▸ Exercise requirements: Show every line that has the string "caption" in it.

▸ Supplied records:

··········

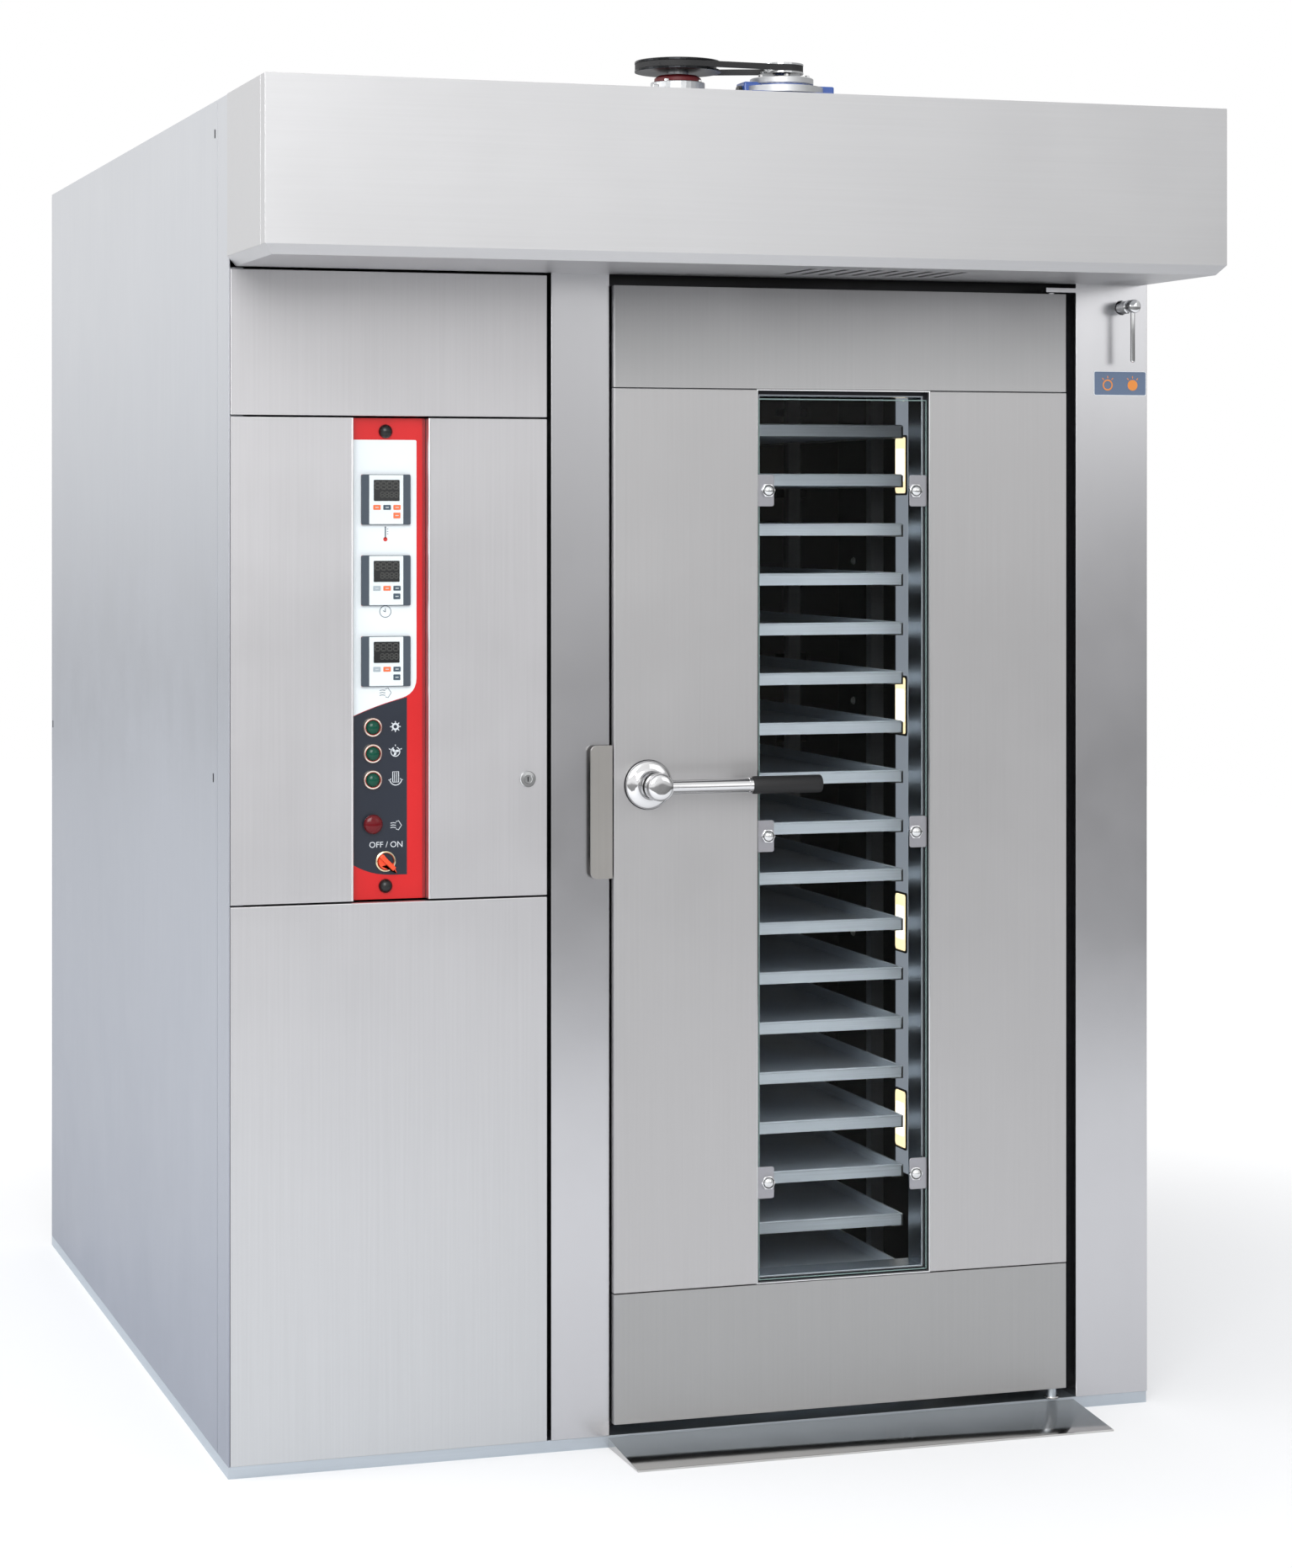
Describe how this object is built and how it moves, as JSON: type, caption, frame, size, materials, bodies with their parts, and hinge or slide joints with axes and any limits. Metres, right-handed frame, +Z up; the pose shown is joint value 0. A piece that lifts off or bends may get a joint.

··········

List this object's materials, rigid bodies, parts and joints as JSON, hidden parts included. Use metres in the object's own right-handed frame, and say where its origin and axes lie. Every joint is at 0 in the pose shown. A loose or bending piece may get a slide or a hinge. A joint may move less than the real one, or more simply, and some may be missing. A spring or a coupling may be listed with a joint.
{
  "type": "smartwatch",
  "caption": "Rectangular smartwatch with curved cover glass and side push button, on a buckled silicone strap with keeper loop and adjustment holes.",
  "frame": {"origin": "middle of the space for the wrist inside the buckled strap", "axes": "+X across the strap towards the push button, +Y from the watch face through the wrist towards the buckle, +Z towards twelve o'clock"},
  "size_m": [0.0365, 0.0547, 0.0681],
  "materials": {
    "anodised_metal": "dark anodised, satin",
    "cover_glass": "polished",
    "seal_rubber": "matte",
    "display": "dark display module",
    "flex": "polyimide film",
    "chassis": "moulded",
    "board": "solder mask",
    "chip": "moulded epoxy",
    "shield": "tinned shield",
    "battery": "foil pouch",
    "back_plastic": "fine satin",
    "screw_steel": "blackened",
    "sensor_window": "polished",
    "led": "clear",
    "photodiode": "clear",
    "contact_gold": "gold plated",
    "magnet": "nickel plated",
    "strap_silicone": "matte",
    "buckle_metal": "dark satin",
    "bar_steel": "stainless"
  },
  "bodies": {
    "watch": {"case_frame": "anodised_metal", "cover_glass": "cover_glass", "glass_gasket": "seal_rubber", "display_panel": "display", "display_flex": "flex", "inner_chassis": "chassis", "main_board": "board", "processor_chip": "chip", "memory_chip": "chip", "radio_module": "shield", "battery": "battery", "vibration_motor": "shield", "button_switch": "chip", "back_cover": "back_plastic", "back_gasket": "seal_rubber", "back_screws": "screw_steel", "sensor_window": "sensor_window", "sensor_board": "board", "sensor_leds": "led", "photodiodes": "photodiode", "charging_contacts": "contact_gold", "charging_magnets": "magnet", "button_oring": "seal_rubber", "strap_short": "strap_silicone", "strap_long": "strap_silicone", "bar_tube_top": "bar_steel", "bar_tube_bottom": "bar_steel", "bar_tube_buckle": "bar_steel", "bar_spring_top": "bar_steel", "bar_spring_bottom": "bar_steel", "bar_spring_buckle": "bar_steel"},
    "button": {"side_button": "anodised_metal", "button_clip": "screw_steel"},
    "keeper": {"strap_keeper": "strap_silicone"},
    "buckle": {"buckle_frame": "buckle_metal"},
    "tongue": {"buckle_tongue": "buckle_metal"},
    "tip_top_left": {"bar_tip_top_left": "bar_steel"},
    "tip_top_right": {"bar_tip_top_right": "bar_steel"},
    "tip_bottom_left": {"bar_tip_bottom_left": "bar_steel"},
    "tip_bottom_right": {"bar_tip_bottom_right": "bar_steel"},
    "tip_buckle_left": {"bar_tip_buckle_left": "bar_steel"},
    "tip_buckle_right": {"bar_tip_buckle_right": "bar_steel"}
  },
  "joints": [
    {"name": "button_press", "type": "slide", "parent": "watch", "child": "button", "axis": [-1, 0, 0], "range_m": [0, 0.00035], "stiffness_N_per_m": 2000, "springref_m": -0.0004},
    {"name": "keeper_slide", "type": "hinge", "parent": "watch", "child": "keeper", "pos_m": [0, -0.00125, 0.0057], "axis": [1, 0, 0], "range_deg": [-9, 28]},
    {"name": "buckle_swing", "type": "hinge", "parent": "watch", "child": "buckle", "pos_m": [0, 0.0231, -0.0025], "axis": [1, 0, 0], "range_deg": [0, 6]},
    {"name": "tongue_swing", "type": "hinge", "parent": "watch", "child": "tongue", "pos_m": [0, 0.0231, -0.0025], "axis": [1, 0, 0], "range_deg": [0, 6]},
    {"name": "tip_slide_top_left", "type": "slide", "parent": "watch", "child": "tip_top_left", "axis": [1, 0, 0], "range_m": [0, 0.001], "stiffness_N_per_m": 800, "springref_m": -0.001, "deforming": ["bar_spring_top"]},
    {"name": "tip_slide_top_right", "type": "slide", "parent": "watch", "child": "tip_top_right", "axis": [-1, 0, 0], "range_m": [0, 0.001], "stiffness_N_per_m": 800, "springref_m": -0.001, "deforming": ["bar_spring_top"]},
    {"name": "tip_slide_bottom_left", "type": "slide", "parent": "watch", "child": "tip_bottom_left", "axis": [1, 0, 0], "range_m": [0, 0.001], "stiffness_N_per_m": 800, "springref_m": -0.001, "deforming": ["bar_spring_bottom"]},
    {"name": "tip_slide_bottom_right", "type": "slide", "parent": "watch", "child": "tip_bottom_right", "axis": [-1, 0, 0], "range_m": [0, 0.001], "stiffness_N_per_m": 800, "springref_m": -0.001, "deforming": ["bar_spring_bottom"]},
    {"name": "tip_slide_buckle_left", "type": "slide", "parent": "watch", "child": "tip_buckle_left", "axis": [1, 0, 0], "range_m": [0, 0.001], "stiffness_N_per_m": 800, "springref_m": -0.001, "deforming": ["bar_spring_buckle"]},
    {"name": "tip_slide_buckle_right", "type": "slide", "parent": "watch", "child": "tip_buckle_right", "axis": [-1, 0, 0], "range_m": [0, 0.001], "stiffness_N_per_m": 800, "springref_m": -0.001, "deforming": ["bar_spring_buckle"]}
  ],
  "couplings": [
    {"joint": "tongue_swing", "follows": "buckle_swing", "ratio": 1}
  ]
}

··········

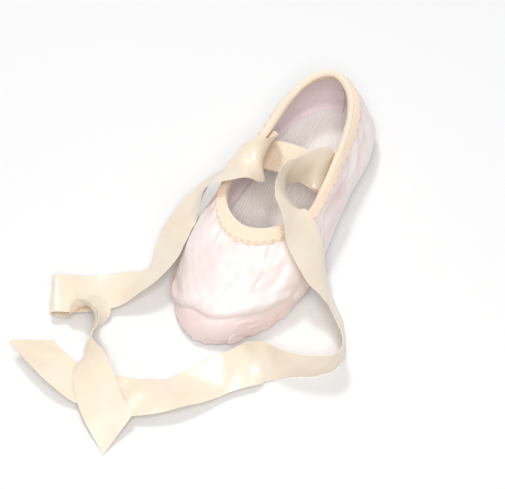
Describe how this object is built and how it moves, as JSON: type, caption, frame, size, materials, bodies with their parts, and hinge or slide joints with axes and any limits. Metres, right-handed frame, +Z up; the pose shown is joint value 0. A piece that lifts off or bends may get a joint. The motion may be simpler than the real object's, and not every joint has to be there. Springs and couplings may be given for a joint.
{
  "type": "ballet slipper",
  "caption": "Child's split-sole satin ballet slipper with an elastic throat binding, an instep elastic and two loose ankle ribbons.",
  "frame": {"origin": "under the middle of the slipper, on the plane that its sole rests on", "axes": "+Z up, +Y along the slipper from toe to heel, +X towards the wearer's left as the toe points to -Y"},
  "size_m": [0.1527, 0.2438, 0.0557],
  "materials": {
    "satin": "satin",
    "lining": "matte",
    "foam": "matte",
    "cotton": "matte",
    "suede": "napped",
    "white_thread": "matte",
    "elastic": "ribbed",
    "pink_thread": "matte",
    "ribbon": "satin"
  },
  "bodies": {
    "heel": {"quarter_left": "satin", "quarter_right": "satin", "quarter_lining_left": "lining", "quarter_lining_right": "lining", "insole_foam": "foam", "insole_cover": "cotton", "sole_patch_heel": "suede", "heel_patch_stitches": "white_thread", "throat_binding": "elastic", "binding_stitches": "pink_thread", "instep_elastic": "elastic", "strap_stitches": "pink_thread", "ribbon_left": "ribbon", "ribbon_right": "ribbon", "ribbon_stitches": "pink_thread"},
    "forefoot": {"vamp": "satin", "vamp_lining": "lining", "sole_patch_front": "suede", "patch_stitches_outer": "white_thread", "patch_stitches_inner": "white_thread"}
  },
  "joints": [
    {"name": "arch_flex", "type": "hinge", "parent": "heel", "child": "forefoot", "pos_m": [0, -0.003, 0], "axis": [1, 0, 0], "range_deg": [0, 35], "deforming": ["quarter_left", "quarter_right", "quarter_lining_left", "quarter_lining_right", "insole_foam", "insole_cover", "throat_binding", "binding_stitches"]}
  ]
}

··········

▸ The response:
Describe how this object is built and how it moves, as JSON: type, caption, frame, size, materials, bodies with their parts, and hinge or slide joints with axes and any limits. Metres, right-handed frame, +Z up; the pose shown is joint value 0. A piece that lifts off or bends may get a joint.
  "caption": "Rectangular smartwatch with curved cover glass and side push button, on a buckled silicone strap with keeper loop and adjustment holes.",
Describe how this object is built and how it moves, as JSON: type, caption, frame, size, materials, bodies with their parts, and hinge or slide joints with axes and any limits. Metres, right-handed frame, +Z up; the pose shown is joint value 0. A piece that lifts off or bends may get a joint. The motion may be simpler than the real object's, and not every joint has to be there. Springs and couplings may be given for a joint.
  "caption": "Child's split-sole satin ballet slipper with an elastic throat binding, an instep elastic and two loose ankle ribbons.",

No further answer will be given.